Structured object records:

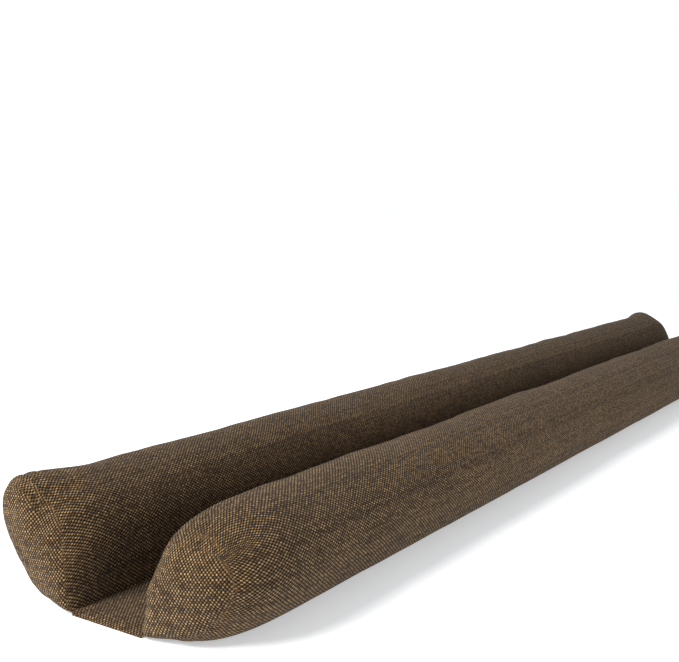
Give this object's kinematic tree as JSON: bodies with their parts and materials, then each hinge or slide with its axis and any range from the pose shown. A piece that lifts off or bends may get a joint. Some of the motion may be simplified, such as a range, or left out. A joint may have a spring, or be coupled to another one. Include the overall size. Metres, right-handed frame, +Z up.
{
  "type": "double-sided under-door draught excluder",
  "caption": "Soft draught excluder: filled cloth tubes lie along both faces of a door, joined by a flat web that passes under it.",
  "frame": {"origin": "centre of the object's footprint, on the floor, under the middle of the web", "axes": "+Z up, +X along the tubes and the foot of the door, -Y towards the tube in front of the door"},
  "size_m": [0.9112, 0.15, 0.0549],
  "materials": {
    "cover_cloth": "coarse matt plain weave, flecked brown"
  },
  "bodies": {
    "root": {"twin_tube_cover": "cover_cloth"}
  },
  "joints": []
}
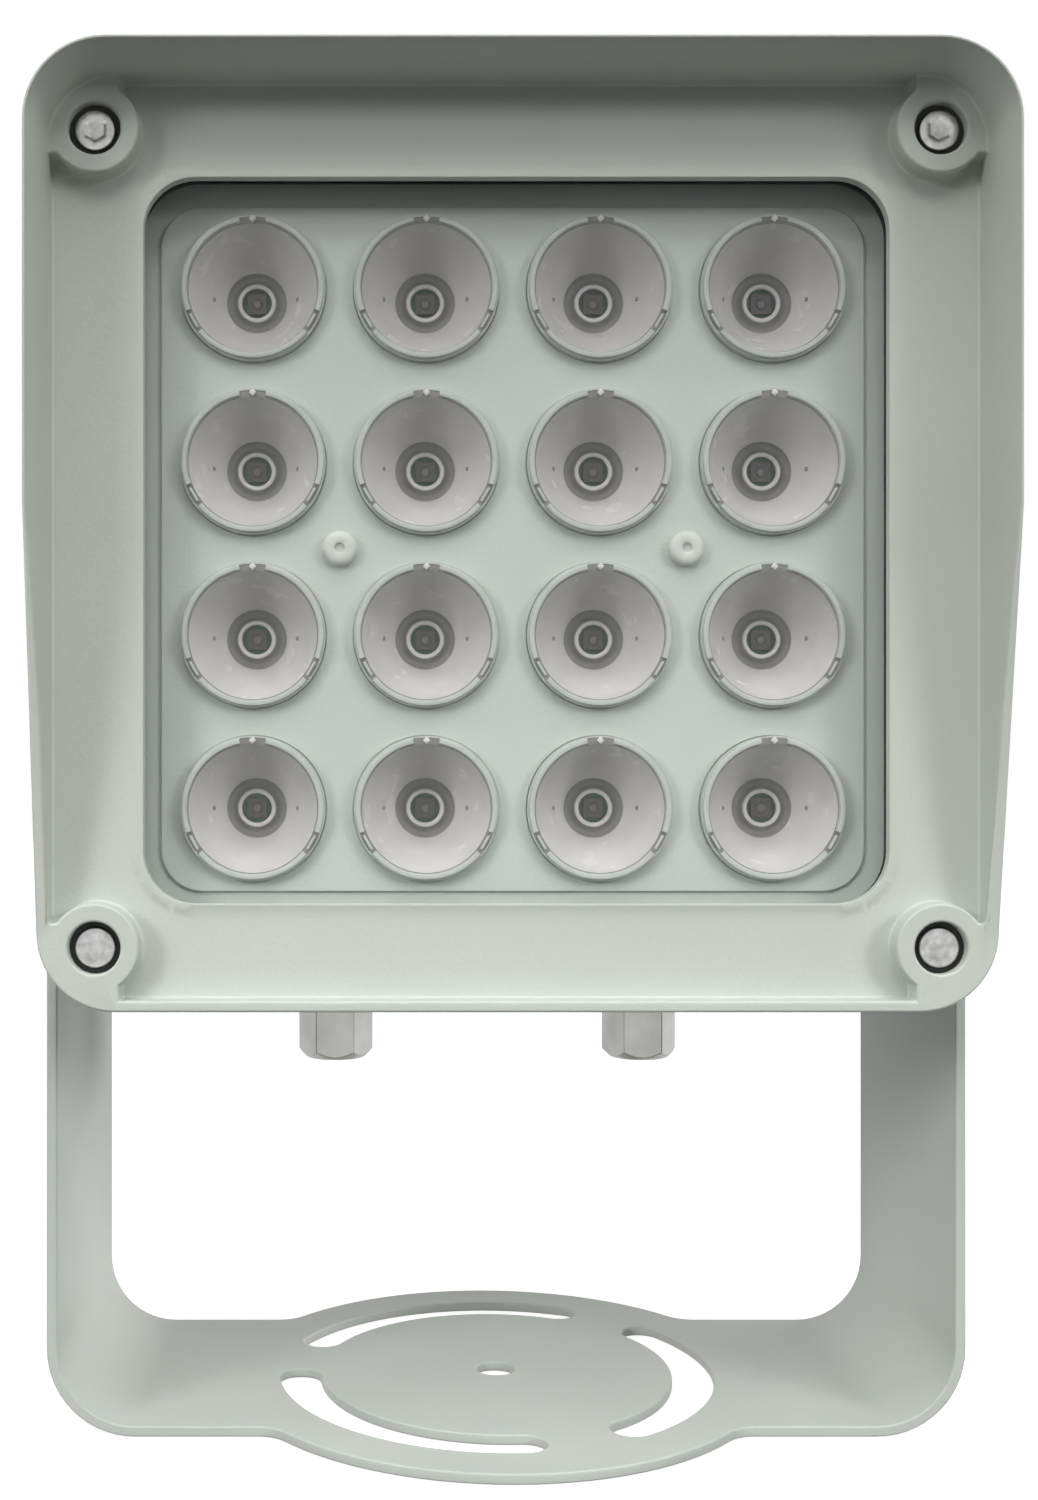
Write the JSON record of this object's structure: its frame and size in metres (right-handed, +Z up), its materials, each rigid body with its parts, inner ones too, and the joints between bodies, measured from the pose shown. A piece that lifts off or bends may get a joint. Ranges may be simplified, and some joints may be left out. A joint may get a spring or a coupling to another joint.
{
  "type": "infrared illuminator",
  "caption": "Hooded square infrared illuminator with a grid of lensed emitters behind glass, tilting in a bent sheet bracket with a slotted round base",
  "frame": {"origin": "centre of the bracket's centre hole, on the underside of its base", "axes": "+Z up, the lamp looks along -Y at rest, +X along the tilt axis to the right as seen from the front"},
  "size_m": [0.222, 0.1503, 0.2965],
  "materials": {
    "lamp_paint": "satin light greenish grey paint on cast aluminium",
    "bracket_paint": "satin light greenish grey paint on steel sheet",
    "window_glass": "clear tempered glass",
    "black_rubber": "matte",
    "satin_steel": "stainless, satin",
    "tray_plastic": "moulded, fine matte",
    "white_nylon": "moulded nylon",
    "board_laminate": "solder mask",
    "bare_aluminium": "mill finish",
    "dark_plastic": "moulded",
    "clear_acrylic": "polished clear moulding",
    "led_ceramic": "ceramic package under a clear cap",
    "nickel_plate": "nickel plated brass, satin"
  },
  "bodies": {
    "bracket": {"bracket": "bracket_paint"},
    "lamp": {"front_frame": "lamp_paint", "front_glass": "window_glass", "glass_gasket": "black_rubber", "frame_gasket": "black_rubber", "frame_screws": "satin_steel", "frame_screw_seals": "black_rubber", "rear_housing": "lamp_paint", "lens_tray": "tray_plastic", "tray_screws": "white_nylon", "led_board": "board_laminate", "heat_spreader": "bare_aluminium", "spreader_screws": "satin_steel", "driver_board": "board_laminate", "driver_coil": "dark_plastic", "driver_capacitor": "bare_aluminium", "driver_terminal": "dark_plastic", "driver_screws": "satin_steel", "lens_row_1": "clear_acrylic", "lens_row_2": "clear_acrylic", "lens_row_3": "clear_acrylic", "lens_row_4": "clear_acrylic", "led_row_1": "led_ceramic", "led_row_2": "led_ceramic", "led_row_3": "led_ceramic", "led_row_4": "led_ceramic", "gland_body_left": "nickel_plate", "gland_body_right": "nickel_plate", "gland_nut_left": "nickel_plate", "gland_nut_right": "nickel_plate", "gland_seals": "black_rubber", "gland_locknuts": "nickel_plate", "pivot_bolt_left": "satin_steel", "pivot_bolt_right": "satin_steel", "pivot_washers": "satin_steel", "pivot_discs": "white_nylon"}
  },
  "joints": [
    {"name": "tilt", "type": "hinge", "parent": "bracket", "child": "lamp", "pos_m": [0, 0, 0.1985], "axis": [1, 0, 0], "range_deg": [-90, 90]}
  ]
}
--
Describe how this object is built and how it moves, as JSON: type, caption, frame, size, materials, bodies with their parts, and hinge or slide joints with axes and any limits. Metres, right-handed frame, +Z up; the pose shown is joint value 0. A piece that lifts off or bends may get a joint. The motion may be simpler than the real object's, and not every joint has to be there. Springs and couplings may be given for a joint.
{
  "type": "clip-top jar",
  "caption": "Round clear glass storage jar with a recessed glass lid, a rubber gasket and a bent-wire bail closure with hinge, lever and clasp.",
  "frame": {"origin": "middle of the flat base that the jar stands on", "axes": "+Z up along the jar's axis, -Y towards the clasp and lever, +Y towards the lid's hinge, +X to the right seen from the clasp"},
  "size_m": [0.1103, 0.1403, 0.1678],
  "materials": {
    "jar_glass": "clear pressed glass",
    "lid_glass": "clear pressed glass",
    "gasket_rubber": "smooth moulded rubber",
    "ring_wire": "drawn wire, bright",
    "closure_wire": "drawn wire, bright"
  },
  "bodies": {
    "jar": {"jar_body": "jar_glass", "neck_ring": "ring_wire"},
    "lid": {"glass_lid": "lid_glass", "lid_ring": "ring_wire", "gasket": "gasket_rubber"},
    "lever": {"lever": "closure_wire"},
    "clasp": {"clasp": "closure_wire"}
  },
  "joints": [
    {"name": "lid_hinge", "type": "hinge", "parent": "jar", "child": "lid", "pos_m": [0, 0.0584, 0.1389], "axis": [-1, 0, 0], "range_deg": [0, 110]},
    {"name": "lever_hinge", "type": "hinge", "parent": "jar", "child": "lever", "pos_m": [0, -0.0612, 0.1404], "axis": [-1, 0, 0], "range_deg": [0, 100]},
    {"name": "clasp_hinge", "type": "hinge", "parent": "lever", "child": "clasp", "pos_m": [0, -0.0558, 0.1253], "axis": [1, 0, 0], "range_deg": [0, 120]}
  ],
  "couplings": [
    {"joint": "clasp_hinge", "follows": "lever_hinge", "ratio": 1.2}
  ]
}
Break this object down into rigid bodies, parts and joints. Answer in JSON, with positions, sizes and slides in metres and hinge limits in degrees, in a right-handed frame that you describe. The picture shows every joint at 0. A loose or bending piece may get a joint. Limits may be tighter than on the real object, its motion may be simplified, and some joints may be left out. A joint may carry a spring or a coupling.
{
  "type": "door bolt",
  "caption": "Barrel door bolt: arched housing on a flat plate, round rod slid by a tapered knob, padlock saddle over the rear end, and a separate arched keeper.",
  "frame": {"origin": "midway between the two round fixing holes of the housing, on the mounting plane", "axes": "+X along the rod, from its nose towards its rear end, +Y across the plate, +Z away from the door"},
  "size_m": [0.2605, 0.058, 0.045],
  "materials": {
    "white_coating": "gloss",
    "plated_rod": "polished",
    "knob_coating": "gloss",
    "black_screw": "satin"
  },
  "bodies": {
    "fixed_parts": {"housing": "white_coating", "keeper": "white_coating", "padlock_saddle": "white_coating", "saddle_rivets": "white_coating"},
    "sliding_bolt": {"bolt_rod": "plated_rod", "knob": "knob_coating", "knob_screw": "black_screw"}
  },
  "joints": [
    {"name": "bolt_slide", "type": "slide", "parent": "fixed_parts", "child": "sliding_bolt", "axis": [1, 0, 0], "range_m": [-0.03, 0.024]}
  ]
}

■ **The exercise**
Report the number of lines containing the string "between" and add nothing to it.

■ **The completed task**
2